Illustration clavier
© Inria / Photo H. Raguet

Quel est le sujet de recherche de l’équipe Moex ?

Jérôme Euzenat : Nous travaillons dans le domaine de la représentation des connaissances, qui est une sous-discipline de l’intelligence artificielle. Les êtres humains disposent de connaissances que nous devons savoir représenter. Pendant une quinzaine d’années, avec l’équipe Exmo, nous avons travaillé sur le Web sémantique. Un grand nombre de bibliothèques, d’instituts statistiques publient des données publiques se conformant à différentes ontologies. Ces ontologies représentent des connaissances, s’appliquant à ces données, exprimées dans un langage formel (une logique). Mais toutes ces représentations peuvent être très différentes les unes des autres ce qui nuit à la communication. Nous cherchons des correspondances entre elles afin de rétablir la communication. Par exemple, nous essayons de trouver des correspondances entre l’ontologie d’un ou une bibliothécaire et celle d’une maison d'édition.
Avec Moex, nous prenons désormais le problème dans le sens inverse. Nous allons d’abord essayer de communiquer et, comme n’importe quel humain, quand il y a un problème de compréhension, nous allons modifier la perception et la représentation que nous avons des choses, et donc la perception que l’autre aura. Des chercheurs et chercheuses ont déjà réussi à faire en sorte que des robots puissent développer un langage en interagissant. L’objectif de Moex est d’appliquer cela, non plus au langage, mais à la représentation de connaissances, qui est par définition cachée, et de comprendre ses caractéristiques.

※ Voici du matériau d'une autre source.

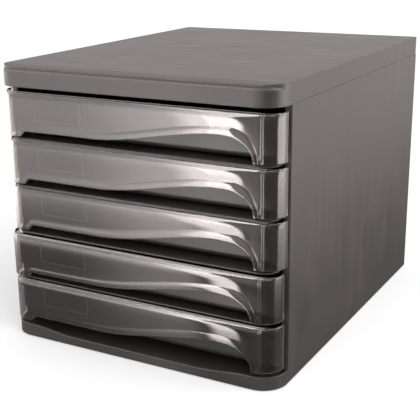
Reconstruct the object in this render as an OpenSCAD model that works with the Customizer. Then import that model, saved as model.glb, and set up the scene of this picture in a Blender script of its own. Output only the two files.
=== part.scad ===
// Five-drawer desktop tower: a moulded housing of base, side panels, back panel,
// shelves and bevelled cover, and five sliding trays behind smoke fronts whose
// lower edge rises in a wave to make room for the fingers.
// Millimetres. X is across, Y runs back from the front, Z is up. The origin is
// the centre of the footprint, on the surface that the tower stands on.

/* [Housing] */
// Width over the side panels
housing_w = 285; // [260:5:320]
// Depth of the cover, front to back
housing_d = 361; // [330:5:400]
// Thickness of the housing mouldings
wall = 2.5; // [2:0.25:3.5]
// Plan radius of the front corners of the cover and base
corner_r = 23; // [16:1:30]
// Plan radius of the rear corners of the cover
rear_r = 3; // [1:0.5:6]
// How far the side panels' front edges stand behind the cover's front
side_setback = 25; // [25:1:32]
// How far the back panel stands in front of the cover's rear edge
rear_inset = 1; // [0.5:0.5:3]
// Height of the tongues that locate the panels inside the cover
tongue_h = 8; // [4:1:12]

/* [Cover] */
// Height of the cover's skirt
cover_h = 18.7; // [15:0.1:26]
// Distance from the cover's front to the back of the sloping bevel
bevel_d = 14; // [9:0.5:18]
// How far the bevel falls over that depth
bevel_drop = 1; // [0.6:0.1:2]
// Radius of the bead between the bevel and the cover's front face
bead_r = 3.5; // [2:0.5:5]
// Height of the step from the bead up to the bevel
bead_step = 1.5; // [0.6:0.1:2]
// Plan radius of the step where it turns the corner
step_r = 24; // [20:1:32]
// Depth of the stiffening ribs under the cover
cover_rib_h = 6; // [3:0.5:10]
// Thickness of the stiffening ribs
rib_t = 1.6; // [1.2:0.1:2.5]

/* [Base] */
// Height of the base's front lip at its corners, over the surface below
lip_h = 12.8; // [10:0.2:18]
// Depth of the shallow scoop in the lip
scoop_drop = 3.8; // [2:0.2:5]
// Distance from each side to the start of the scoop
scoop_inset = 27; // [24:1:45]
// Length over which the scoop falls and rises
scoop_run = 48; // [20:2:70]
// Height of the base's floor
floor_z = 8; // [7:0.5:9]
// Height of the rim over the surface, with the feet fitted
rim_z = 0.8; // [0.5:0.1:1.5]
// Depth of the ribs under the floor
base_rib_h = 3; // [1.5:0.5:4]
// Diameter of the rubber feet
foot_d = 18; // [12:1:24]
// Thickness of the rubber feet
foot_t = 3; // [2:0.5:4]
// Distance of the feet from the side of the housing
foot_inset = 27; // [22:1:40]

/* [Shelves] */
// Thickness of the shelves between the drawers
shelf_t = 1.6; // [1.2:0.1:2.2]
// Gap from the top edge of a drawer front to the shelf over it
shelf_clear = 0.8; // [0.6:0.1:1.6]
// How far the shelves' front edges stand behind the cover's front
shelf_setback = 5.5; // [4:0.5:12]
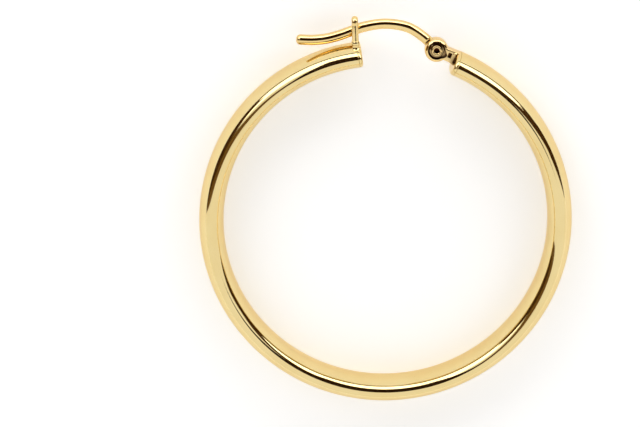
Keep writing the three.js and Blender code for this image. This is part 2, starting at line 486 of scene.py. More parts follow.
class Skin:
    """The points and faces of one surface, laid down a ring at a time."""

    def __init__(self) -> None:
        """Starts an empty surface."""
        self.points: list[Vector] = []
        self.faces: list[tuple[int, ...]] = []
        self.rings: list[range] = []

    def ring(self, points: Iterable[Vector]) -> None:
        """Adds a ring and joins it to the one before.

        Args:
            points: As many as every other ring has.
        """
        start = len(self.points)
        self.points.extend(points)
        added = range(start, len(self.points))
        if self.rings:
            self._bridge(self.rings[-1], added)
        self.rings.append(added)

    def _bridge(self, first: range, second: range) -> None:
        """Adds a band of faces between two rings."""
        count = len(first)
        for side in range(count):
            after = (side + 1) % count
            self.faces.append((first[side], first[after], second[after], second[side]))

    def cap(self) -> None:
        """Closes both ends with a flat face."""
        self.faces.append(tuple(reversed(self.rings[0])))
        self.faces.append(tuple(self.rings[-1]))

    def loop(self) -> None:
        """Joins the last ring to the first."""
        self._bridge(self.rings[-1], self.rings[0])

    def mesh(self, name: str) -> bpy.types.Mesh:
        """Makes the mesh, with every face turned outwards.

        Args:
            name: The mesh's name.

        Returns:
            The mesh.
        """
        made = bpy.data.meshes.new(name)
        made.from_pydata([tuple(point) for point in self.points], [], self.faces)
        turned = bmesh.new()
        turned.from_mesh(made)
        bmesh.ops.recalc_face_normals(turned, faces=turned.faces)
        turned.to_mesh(made)
        turned.free()
        return made


def swept(ovals: Sequence[Oval], sides: int) -> Skin:
    """Sweeps ovals into a closed surface.

    Args:
        ovals: The sections in order.
        sides: How many points each has.

    Returns:
        The surface.
    """
    skin = Skin()
    for oval in ovals:
        skin.ring(oval.points(sides))
    skin.cap()
    return skin


def turned(
    profile: Sequence[Sequence[float]], middle: Vector, sides: int, ring: bool = True
) -> Skin:
    """Turns a profile round an upright line.

    Args:
        profile: Pairs of radius and height.
        middle: Where the line meets height nought.
        sides: How many points go round.
        ring: Whether the profile closes on itself; if not, its two ends are capped.

    Returns:
        The surface.
    """
    skin = Skin()
    for radius, height in profile:
        skin.ring(circle(middle + UP * height, radius, sides))
    if ring:
        skin.loop()
    else:
        skin.cap()
    return skin


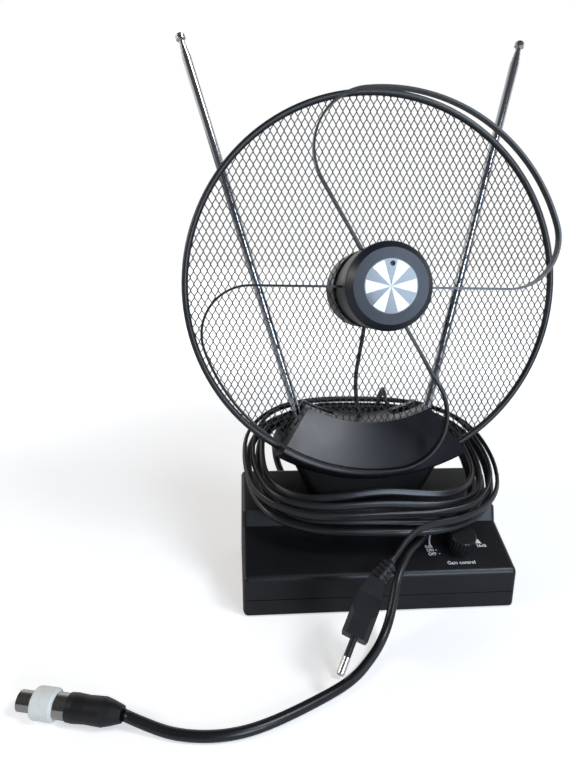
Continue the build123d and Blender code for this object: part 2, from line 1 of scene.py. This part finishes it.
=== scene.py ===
import json
from math import asin, atan2, cos, pi, radians, sin, sqrt, tan

import bpy
import numpy as np
from mathutils import Matrix, Vector


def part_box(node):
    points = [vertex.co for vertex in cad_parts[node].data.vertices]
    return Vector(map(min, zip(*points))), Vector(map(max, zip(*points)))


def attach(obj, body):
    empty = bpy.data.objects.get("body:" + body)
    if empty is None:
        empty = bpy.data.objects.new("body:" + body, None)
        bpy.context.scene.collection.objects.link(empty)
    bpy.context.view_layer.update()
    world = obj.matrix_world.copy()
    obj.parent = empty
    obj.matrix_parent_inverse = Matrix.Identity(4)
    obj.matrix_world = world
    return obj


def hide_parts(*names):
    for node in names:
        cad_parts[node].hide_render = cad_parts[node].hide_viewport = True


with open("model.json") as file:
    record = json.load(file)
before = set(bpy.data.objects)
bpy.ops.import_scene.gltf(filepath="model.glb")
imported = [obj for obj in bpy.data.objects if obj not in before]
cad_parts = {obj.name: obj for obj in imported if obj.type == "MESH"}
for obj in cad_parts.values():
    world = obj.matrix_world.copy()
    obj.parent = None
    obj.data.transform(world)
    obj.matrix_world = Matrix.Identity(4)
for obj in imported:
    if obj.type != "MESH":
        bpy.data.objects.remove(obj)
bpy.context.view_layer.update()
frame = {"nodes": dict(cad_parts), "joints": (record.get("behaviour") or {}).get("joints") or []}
nodes = frame["nodes"]
mm = 0.001
print("stage: frame loaded,", len(nodes), "nodes")


# ---------- places read from the frame

def middle(node):
    low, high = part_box(node)
    return (np.array(low) + np.array(high)) / 2


splayJoint = next(j for j in frame["joints"] if j["name"] == "rod_left_splay")
gainJoint = next(j for j in frame["joints"] if j["name"] == "gain_turn")
dish = {"centre": middle("dish_rim"), "normal": np.array(splayJoint["axis"])}
dish["right"] = np.array([1.0, 0.0, 0.0])
dish["up"] = np.cross(dish["normal"], dish["right"])
dish["lean"] = asin(dish["normal"][2])
dish["radius"] = (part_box("dish_rim")[1][0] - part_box("dish_rim")[0][0]) / 2


def onDish(points):
    # right, up and forward distances carried to the dish's plane
    points = np.asarray(points, float)
    axes = np.array([dish["right"], dish["up"], dish["normal"]])
    return dish["centre"] + points @ axes


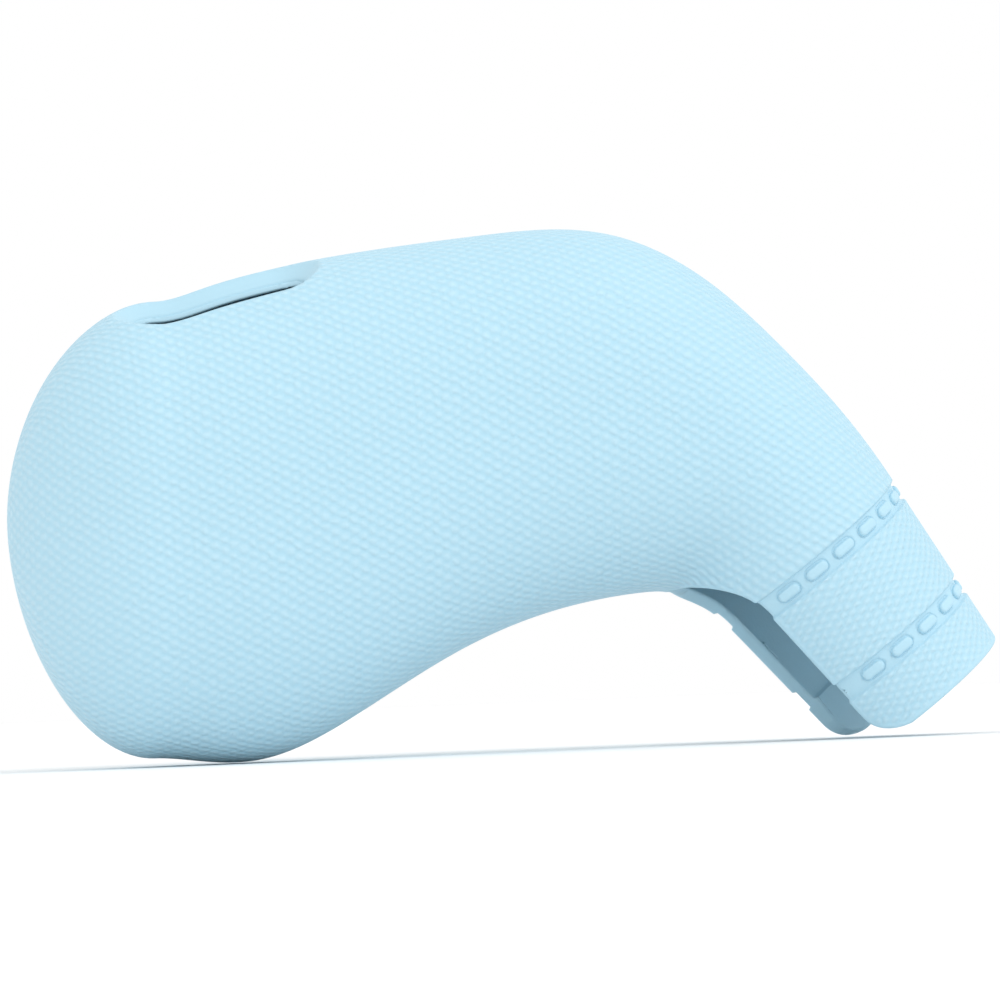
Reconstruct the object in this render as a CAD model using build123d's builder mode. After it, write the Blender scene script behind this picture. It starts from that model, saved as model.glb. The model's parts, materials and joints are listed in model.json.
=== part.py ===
"""Slip-on silicone cover for an automatic gear-shift knob, in millimetres.

The cover is one soft moulding: a closed bulb with a button slot, turning down into a
tapered neck that is split along its underside. The neck's two halves spread apart about
the unsplit strip at the upper right, called the spine here. Every region that moves or
has its own relief is a separate solid.

Frame: +Z up, +X from the bulb's blunt end towards the neck, -Y is the slot's side.
"""

import os
from math import cos, pi, radians, sin

from build123d import *

# ---------------------------------------------------------------- driving dimensions
WALL = 2.0
GAP = 0.1  # clearance round the bending edges

# Bulb sections from the blunt end to the neck: centre x, centre z, lean from vertical,
# half height, half width, squareness (2 is an ellipse, more is squarer).
BULB_SECTIONS = [
    (-42.5, 28.4, 2.0, 27.4, 17.0, 2.5),
    (-30.0, 29.6, 2.0, 29.3, 18.0, 2.4),
    (-17.5, 33.2, 2.5, 27.8, 18.5, 2.4),
    (-4.0, 37.5, 5.0, 25.1, 18.5, 2.4),
    (10.5, 39.7, 8.5, 22.7, 18.5, 2.4),
    (21.3, 37.3, 14.0, 19.2, 18.0, 2.3),
    (28.2, 32.3, 29.0, 16.1, 16.8, 2.1),
]
OVAL_POINTS = 24
NOSE_LENGTH = 17.4  # from the first section to the blunt end
NOSE_RISE = 1.9
NOSE_ROUNDNESS = 1.85  # 2 is an ellipse, less is more pointed
NOSE_STEPS = [0.998, 0.97, 0.90, 0.78, 0.60, 0.34]  # fractions of the nose's length

# Neck: a cone whose stations are measured along its axis from the first seam.
NECK_X = 36.2
NECK_Z = 21.5
NECK_LEAN = 52.8
SECTION_LEAN = 46.0  # a loft's sections must stay within 45 degrees of each other
NECK_START = -3.0
NECK_STEPS = 6
NECK_END = 22.2
NECK_RADIUS = 15.0  # at station 0
TIP_RADIUS = 12.8  # at the neck's end
BORE_RADIUS = 11.0  # the collar that grips the lever
BORE_START = 14.9

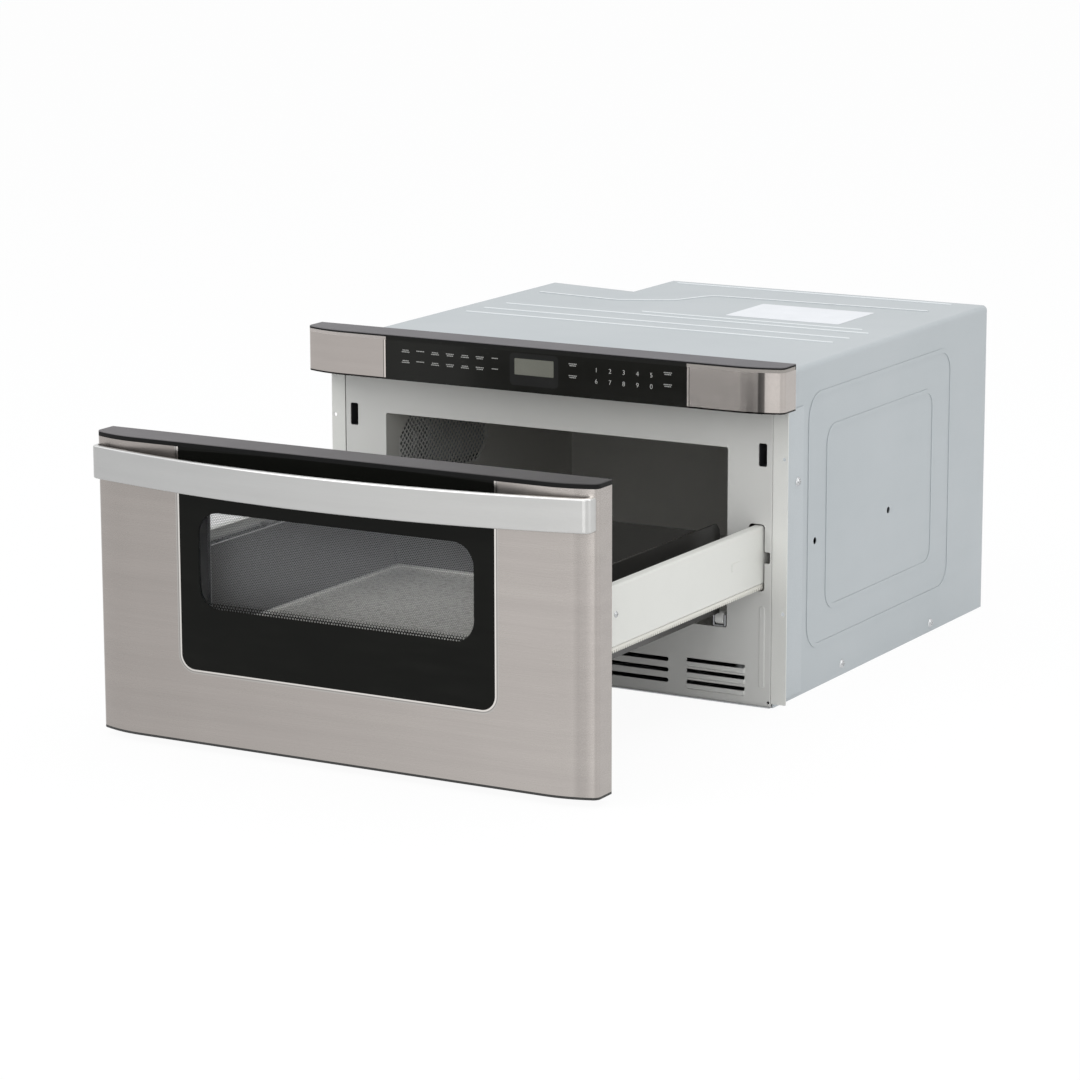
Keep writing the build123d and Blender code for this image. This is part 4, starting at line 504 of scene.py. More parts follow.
def splitFinish(name, axis, level, near, farLeft, farRight, rough, specular, skirt=None):
    # two paints that meet at a level: one near it, one past it with a painted fade of light and shade
    # from the left end to the right
    material, tree, shader = startMaterial(name, specular=specular)
    texture = useGroup(tree, "fineGrain", Scale=1500.0, Patch_Scale=16.0).outputs
    split = groupMask(tree, "planeSplit", Axis=axis, Level=level)
    fade = groupMask(tree, "sideLightFade", Band_Share=0.2)
    far = mixColours(tree, fade, farLeft, farRight)
    # the skirt's steel ends take a painted fade of light and shade from left to right
    if skirt:
        lower = groupMask(tree, "planeSplit", Axis=(0, 0, -1), Level=-skirt["level"])
        front = groupMask(tree, "planeSplit", Axis=(0, -1, 0), Level=-skirt["back"])
        middle = groupMask(tree, "sideBand", Centre=0.0, Half_Width=skirt["half"],
                           Soft_Edge=skirt["soft"], Left_Share=1.0)
        across = mixColours(tree, middle, mixColours(tree, fade, *skirt["ends"]), skirt["middle"])
        near = mixColours(tree, addMath(tree, "MULTIPLY", lower, front), near, across)
    body = mixColours(tree, split, near, far)
    setColour(tree, shader, scaleColour(tree, body, mixValues(tree, texture["Grain"], 0.93, 1.05)))
    setRoughness(tree, shader, texture["Patch"], rough)
    addBump(tree, shader, texture["Grain"], 0.00002, 0.3)
    return material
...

Sur quels types d’applications pourraient déboucher vos travaux ?

Nos travaux sont théoriques. Mais pour prendre un exemple, imaginons une entreprise française qui fait fabriquer des objets à l’étranger et souhaite un étiquetage en français. Parfois, des intermédiaires commandent à leur fournisseur des biens qui doivent être étiquetés de la manière appropriée pour les clients auxquels ils les vendent. Nous pourrions développer des agents logiciels qui communiquent pour mettre en place l’étiquetage. Ils sont capables de déterminer ce qui est incorrect et peuvent rectifier leur connaissance s’il y a une erreur. Une telle approche, adaptative, devrait aussi permettre d’évoluer au fil des changements dans le goût de la clientèle ou dans l’offre du fournisseur.

Et, en se projetant dans une cinquantaine d’années, comment aura évolué l’intelligence artificielle ?

Déjà, regardons un peu en arrière. Il y a trente ans, j’ai commencé à faire de l’intelligence artificielle avec une idée folle en tête. Je voulais faire apprendre à un ordinateur l’ensemble de l’œuvre de Baudelaire et lui faire achever les Petits poèmes en prose. À l’époque, c’était quelque chose d’inimaginable à moyen terme. Aujourd’hui, avec un peu de travail c’est tout à fait réaliste.

 

Dans 50 ans, je ne serais pas surpris qu’il y ait des œuvres littéraires étonnantes écrites par des ordinateurs… 

 

 

En revanche, les techniques d’aujourd’hui restent limitées, notamment en ce qui concerne la créativité. Nous pouvons faire apprendre à une machine à écrire un livre d’un certain type, mais pas lui inculquer une culture large. Nous ne savons pas enseigner à un robot comment réagir dans toutes les situations. Ce sera un défi des années à venir : apprendre à partir de peu d’informations… Et apprendre de façon plus globale et non plus tâche par tâche.